There is no single best tool, because the right pick is anchored to the type of film. For visually-led abstract or world-driven shorts, Runway, Sora, and Higgsfield lead the text-to-video camp. For personality-led narrative shorts, explainer films, and brand stories with a recognizable narrator, Argil leads the avatar-driven camp at $39 a month.
Script-to-finished-film is realistic for short-form work today, especially in the 30 to 90 second range. Feature-length output still needs significant human assembly across scenes, characters, and edit decisions. Most creators shipping in 2026 work inside the short-form envelope and use AI for production speed, not for replacing the editor.
Free tiers exist on most leading tools, including Runway, Pika, and HeyGen, but they cap output length, resolution, and commercial use rights. A serious creator workflow lands between $8 and $39 a month for the lead tool, plus optional spend on a complementary engine for b-roll.
Avatar-driven tools lead this dimension by design, because voice and lip-sync are the core product rather than an add-on. Argil, HeyGen, and Synthesia all clear the publishable bar on lip-sync for personality-led films. Argil specifically lets a creator clone their own voice from a short recording, which is what keeps a personal brand voice consistent across every video.
For visually-led abstract shorts a single text-to-video tool is enough.

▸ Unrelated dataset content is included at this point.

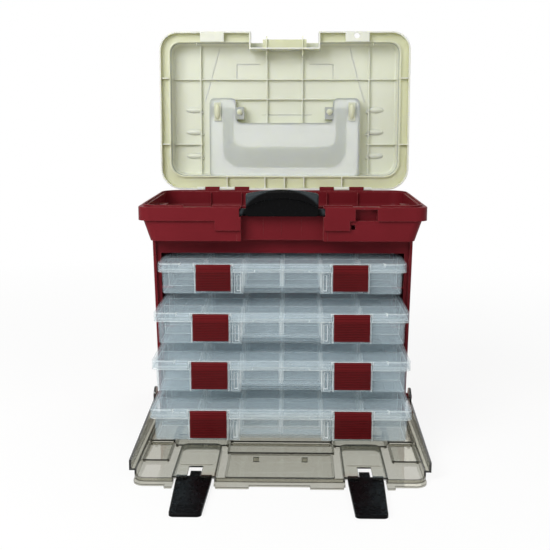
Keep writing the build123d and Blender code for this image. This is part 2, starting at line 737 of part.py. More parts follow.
for side, name in ((-1, "left"), (1, "right")):
    with BuildPart() as handle_pin:
        bar_along_x(pin_low if side > 0 else -pin_high, pin_high if side > 0 else -pin_low,
                    handle_axis_y, handle_axis_z, handle_pin_radius)
    save(handle_pin.part.rotate(lid_axis, -lid_swing), f"handle_pin_{name}")

# Door, drawn open: a shallow tub lying on its outer face, with a curled root edge,
# side skirts that carry the hinge ears, and a cradle for each latch
door_near = hinge_y - door_length
tub_near = hinge_y - door_tub
tub_half = door_half - door_flange
cradle_half = door_latch_width / 2 + cradle_gap
cradle_far = hinge_y - door_latch_pivot + door_latch_length + 3.0
latch_pivot_y = hinge_y - door_latch_pivot
arm_half = door_latch_arm_width / 2 + 2.0


def door_latch_sides():
    """X of the middle of each door latch."""
    return (-door_latch_x, door_latch_x)


with BuildPart() as door:
    with BuildSketch():
        add(rounded_plan(tub_half, door_near, hinge_y, door_corner, 0.5))
        for low, high in ((door_tab_inner, door_latch_x - cradle_half - 2.0),
                          (door_latch_x + cradle_half, door_tab_outer)):
            for side in (-1, 1):
                with Locations((side * (low + high) / 2, hinge_y - door_tab_length + door_tab_width / 2)):
                    RectangleRounded(high - low, door_tab_width, 2.0)
    extrude(amount=door_wall)
    with BuildSketch(Plane.YZ):
        with Locations((hinge_y, hinge_height)):
            Circle(hinge_height)
            Circle(hinge_height - door_wall, mode=Mode.SUBTRACT)
        far = 2 * hinge_height
        with BuildLine():
            Polyline(
                (hinge_y, hinge_height),
                (hinge_y, -far),
                (hinge_y + far * sin(radians(door_curl)), -far),
                (hinge_y + far * sin(radians(door_curl)), hinge_height - far * cos(radians(door_curl))),
                close=True,
            )
        make_face(mode=Mode.INTERSECT)
    extrude(amount=rack_base_half - rack_wall - 2.0, both=True)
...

For personality-led narrative shorts the proven stack is avatar-driven narration plus text-to-video b-roll, since each tool plays to its strength. Stacking 2 tools usually adds clarity to the pipeline rather than complexity, because each tool covers a distinct half of the edit.

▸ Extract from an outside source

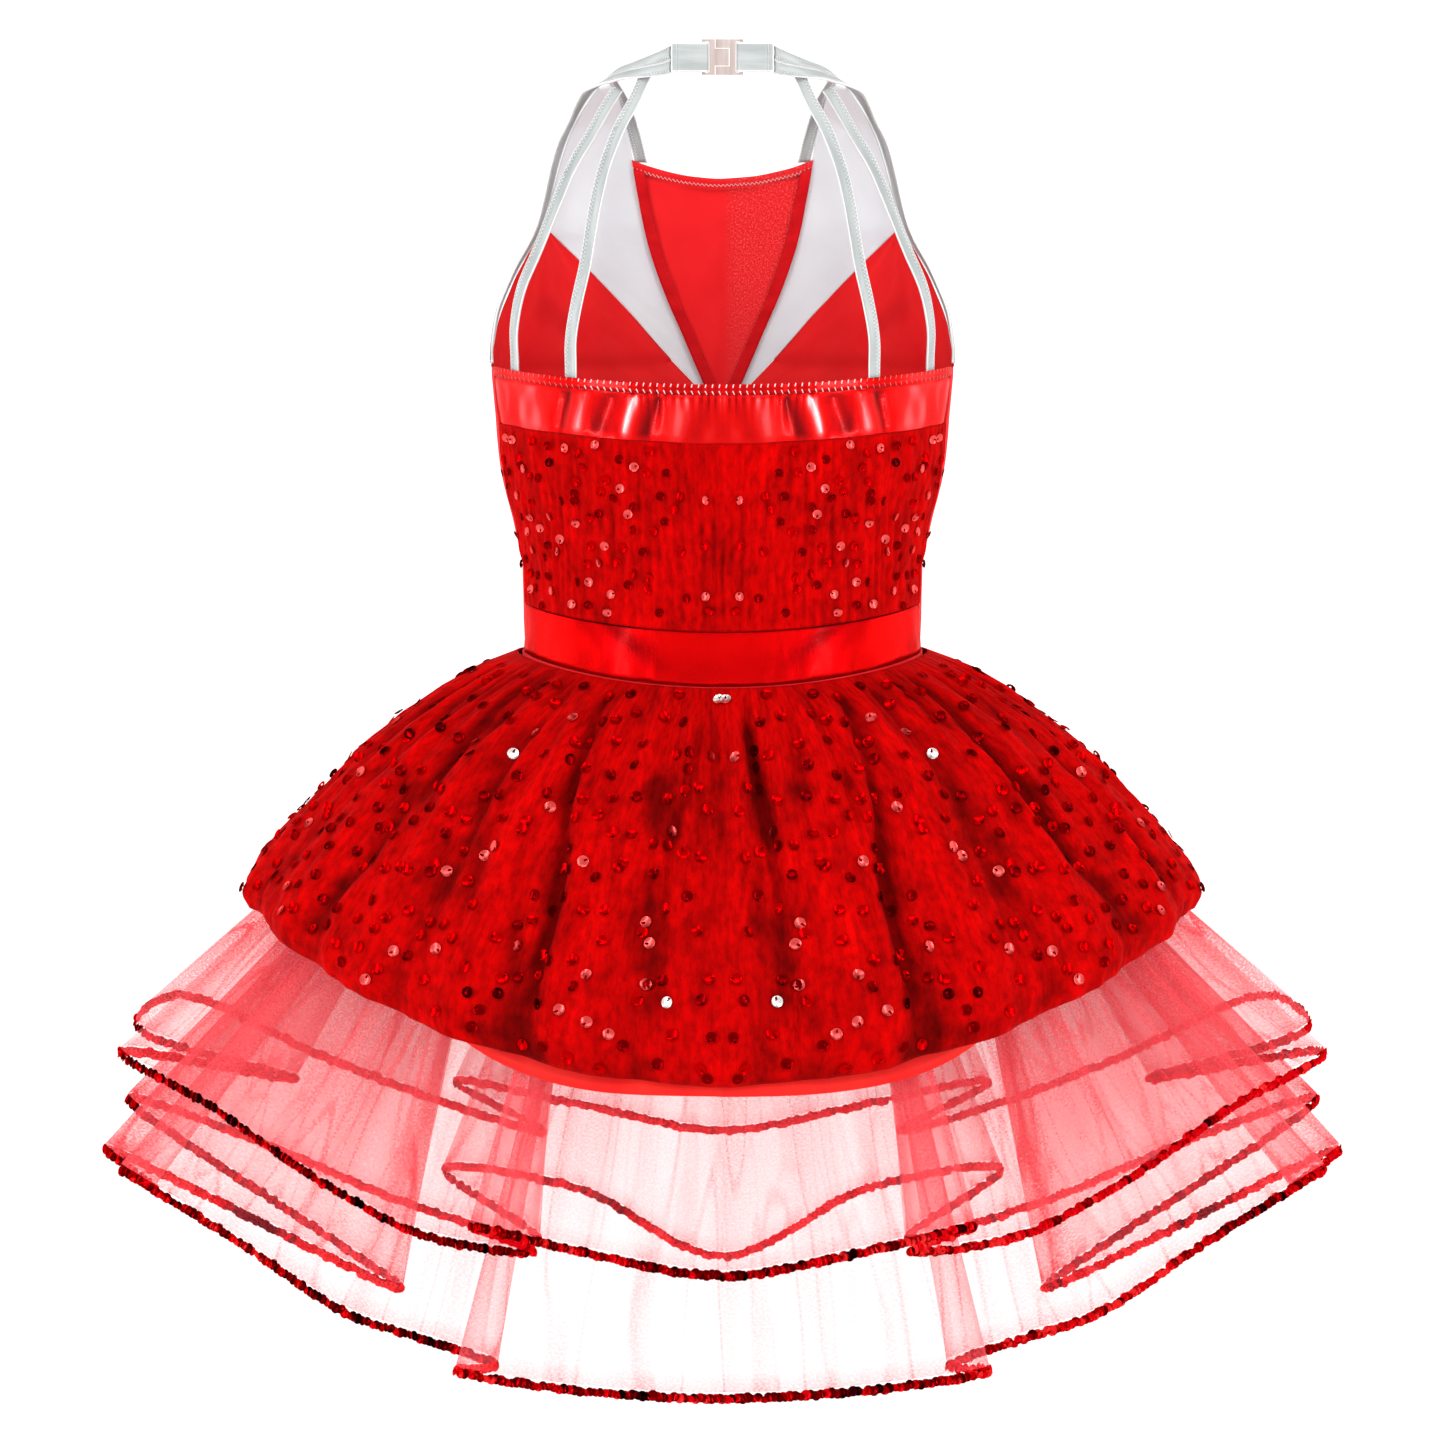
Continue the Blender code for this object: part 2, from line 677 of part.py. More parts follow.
def body_rows(table, seam, front, columns):
    """Rows of the leotard below the waist seam."""
    rows = []
    for middle_height, edge_height, width, edge, middle, end in table:
        end = math.radians(end)
        row = []
        for angle in np.linspace(-end, end, columns + 1):
            rise = (math.cos(angle) - math.cos(end)) / (1 - math.cos(end))
            depth = edge + (middle - edge) * math.cos(angle)
            height = edge_height + (middle_height - edge_height) * rise
            if not rows:
                height = seam_height(seam, math.cos(angle)) - SEAM
            if front:
                row.append((-width * math.sin(angle), AXIS + depth, height))
            else:
                row.append((width * math.sin(angle), AXIS - depth, height))
        rows.append(row)
    return rows


def make_briefs(collection):
    loft("briefs_back", body_rows(SEAT, WAIST_BACK, False, 16), FOIL, "red_lycra", collection)
    loft("briefs_front", body_rows(TUMMY, WAIST_FRONT, True, 16), FOIL, "red_lycra", collection)


def hem_height(side, drop, cosine):
    return side - drop * cosine * cosine


def make_overskirt(collection):
    """Gathered all round. Every second gather runs on to the hem as a wave."""
    total = GATHERS * COLUMNS_PER_GATHER
    half = total // 2
    for name, start in (("overskirt_back", -half // 2), ("overskirt_front", half // 2)):
        rows = []
        for out, down, gather, wave in OVER_PROFILE:
            row = []
            for column in range(start, start + half + 1):
                angle = 2 * math.pi * column / total
                if column == start:
                    angle += SEAM / OVER_WAIST[0]
                ripple = gather * math.sin(GATHERS * angle) + wave * math.cos(GATHERS / 2 * angle)
                width = OVER_WAIST[0] + (OVER_HEM[0] - OVER_WAIST[0]) * out + ripple
                depth = OVER_WAIST[1] + (OVER_HEM[1] - OVER_WAIST[1]) * out + ripple
                cosine = math.cos(angle)
                top = seam_height(WAIST_BACK if cosine > 0 else WAIST_FRONT, abs(cosine)) - SEAM
                foot = hem_height(OVER_HEM_SIDE, OVER_HEM_DROP, cosine)
                row.append((width * math.sin(angle), AXIS - depth * cosine, top + (foot - top) * down))
            rows.append(row)
        loft(name, rows, VELVET, "sequin_velvet", collection)


def make_lining(collection):
    rows = []
    for out, down in UNDER_PROFILE:
        row = []
        for column in range(UNDER_COLUMNS):
            angle = 2 * math.pi * column / UNDER_COLUMNS
            width = UNDER_WAIST[0] + (UNDER_HEM[0] - UNDER_WAIST[0]) * out
            depth = UNDER_WAIST[1] + (UNDER_HEM[1] - UNDER_WAIST[1]) * out
            cosine = math.cos(angle)
            top = hem_height(*UNDER_TOP, cosine)
            foot = UNDER_HEM_SIDE - UNDER_HEM_DROP * math.sin(math.pi / 2 * cosine * cosine)
            row.append((width * math.sin(angle), AXIS - depth * cosine, top + (foot - top) * down))
        rows.append(row)
    loft("skirt_lining", rows, LINING, "red_lining", collection, closed=True)


def net_columns(waist, folds, valley):
    """Waist and hem points of a tier, for its back and front panels, from left to right seen from
    outside. The panels meet in the side valleys."""
    half_width, half_depth, *seam = waist
    right = smooth_path(folds, NET_STEPS)
    ends = np.array([(p[0], AXIS - p[1], p[2]) for p in right])
    angles = np.radians(right[:, 3])
    tops = np.array([
        (half_width * math.sin(a), AXIS - half_depth * math.cos(a), hem_height(*seam, math.cos(a)))
        for a in angles
    ])
    flip = np.array((-1.0, 1.0, 1.0))
    split = valley * NET_STEPS
    back = [np.vstack([side[split:0:-1] * flip, side[: split + 1]]) for side in (tops, ends)]
    front = [np.vstack([side[split:], side[-2 : split - 1 : -1] * flip]) for side in (tops, ends)]
    return back, front


def trimmed(row, distance):
    """A row of points with both ends drawn in by a distance, to leave a seam."""
    row = np.array(row, float)
    for end, inner in ((0, 1), (-1, -2)):
        step = row[inner] - row[end]
        row[end] += step * min(0.5, distance / np.linalg.norm(step))
    return row


def make_net_tier(name, waist, folds, valley, collection):
    for part, (tops, ends) in zip(("back", "front"), net_columns(waist, folds, valley)):
        braid_top = ends + (0.0, 0.0, BRAID_HEIGHT / 2)
        cloth_end = braid_top + (0.0, 0.0, SEAM + NET)
        rows = [trimmed(tops + (cloth_end - tops) * level, SEAM) for level in NET_LEVELS]
        loft(f"{name}_{part}", rows, NET, "red_net", collection)
        braid = [trimmed(braid_top, BRAID_TRIM), trimmed(braid_top - (0.0, 0.0, BRAID_HEIGHT), BRAID_TRIM)]
        strip = loft(f"{name}_braid_{part}", braid, BRAID_THICK, "sequin_braid", collection)
        strip.modifiers["wall"].offset = 0.0


def main():
    clear_scene()
    collection = new_collection("skirted_leotard")
    make_back(collection)
    make_front(collection)
    make_lapels(collection)
    make_inset(collection)
    make_bindings(collection)
    make_strap("back_strap_inner", INNER_STRAP, collection)
    make_strap("back_strap_outer", OUTER_STRAP, collection)
    make_clasp(collection)
    make_loops(collection)
    make_briefs(collection)
    make_overskirt(collection)
    make_lining(collection)
    make_net_tier("short_net", SHORT_NET_WAIST, SHORT_NET_FOLDS, SHORT_NET_VALLEY, collection)
    make_net_tier("long_net", LONG_NET_WAIST, LONG_NET_FOLDS, LONG_NET_VALLEY, collection)


main()
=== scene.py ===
"""Looks of a girl's skirted leotard: its cloth, sewing, sequins and net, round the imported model.

Tables are in millimetres, as in the part's source, with heights measured from 5.9 mm above the nape.
"""
import math

import bpy
import numpy as np
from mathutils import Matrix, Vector


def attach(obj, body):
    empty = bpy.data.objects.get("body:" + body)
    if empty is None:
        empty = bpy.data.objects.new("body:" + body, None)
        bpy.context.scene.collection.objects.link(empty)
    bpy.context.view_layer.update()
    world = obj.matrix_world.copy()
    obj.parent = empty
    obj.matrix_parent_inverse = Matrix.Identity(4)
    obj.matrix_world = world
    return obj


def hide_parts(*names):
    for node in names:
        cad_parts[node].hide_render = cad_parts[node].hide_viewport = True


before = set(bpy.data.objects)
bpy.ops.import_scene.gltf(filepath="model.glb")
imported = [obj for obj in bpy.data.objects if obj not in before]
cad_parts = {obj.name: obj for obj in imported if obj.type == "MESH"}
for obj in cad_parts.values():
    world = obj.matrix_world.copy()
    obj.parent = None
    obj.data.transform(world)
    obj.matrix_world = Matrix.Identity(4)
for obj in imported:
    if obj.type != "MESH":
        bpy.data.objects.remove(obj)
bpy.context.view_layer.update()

MM = 0.001
LIFT = np.array((0, 0, 5.9))
SEAM = 0.3
SIDE_GAP = 0.5
FOIL = 1.2
AXIS = 55
SIDE_SEAM = 80

# Sizes, as in the part's source

TORSO = (
    (-160.5, 118.8, 80), (-180, 117.3, 80), (-190.5, 115.8, 80), (-216, 113.3, 79.5),
    (-235.5, 109.3, 78.7), (-253, 105.2, 77.8), (-268.5, 103.2, 77), (-285, 102.7, 76.5),
    (-320, 103.6, 76),
)
BACK_TOP = (-160.5, 6.7)
SEQUIN_TOP = (-189.6, 7.2)
SEQUIN_FOOT = (-282.3, 8.7)
WAIST_BACK = (-307.6, 11.1)
WAIST_FRONT = (-307.6, 6.5)
YOKE_DRAPES = ((0, 0.5, 9), (28, 0.9, 6), (46, 1.3, 6), (75, 1.1, 8), (99, 0.8, 8))
CHEST = (
    (-160.5, 118.8, 0, 80), (-145, 118.1, 12, 79), (-135, 116.6, 20, 78),
    (-124, 112.9, 29, 76.5), (-112, 107.7, 34, 74.5), (-98, 100.2, 39, 71.5),
    (-86, 95, 40, 68.5), (-76, 92.9, 40, 66), (-50, 86.7, 35, 57), (-36, 79.1, 25, 49.5),
)
LAPEL_SEAM = ((-190, 0), (-172, 17), (-155, 33), (-136, 49), (-114, 70), (-94, 90),
              (-86, 98))
LAPEL_MEETS_ARMHOLE = -89.5
CHEST_ROWS = (-190, -181, -172, -160.5, -150, -135, -124, -112, -98, LAPEL_MEETS_ARMHOLE,
              -76, -57, -46, -36)
FRONT_ROWS = (-309.0, -287.0, -262.0, -240.0, -215.0, -190.0, -181.0, -172.0)
INSET = ((-192, 2), (-172, 10.7), (-149, 19.7), (-125, 28.8), (-98.5, 35.7), (-71.5, 41),
         (-55.5, 45.6))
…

A scene-by-scene text-to-video pipeline for a 60 to 90 second short typically lands at half a day to a day, mostly spent on prompt iteration and stitching. A narrator-driven pipeline using Argil plus a b-roll layer typically lands at 2 to 4 hours from finished script to exported film, because the narrator pass runs as a single generation.
The right movie generator in 2026 depends on whether your film leads with a presenter or a world.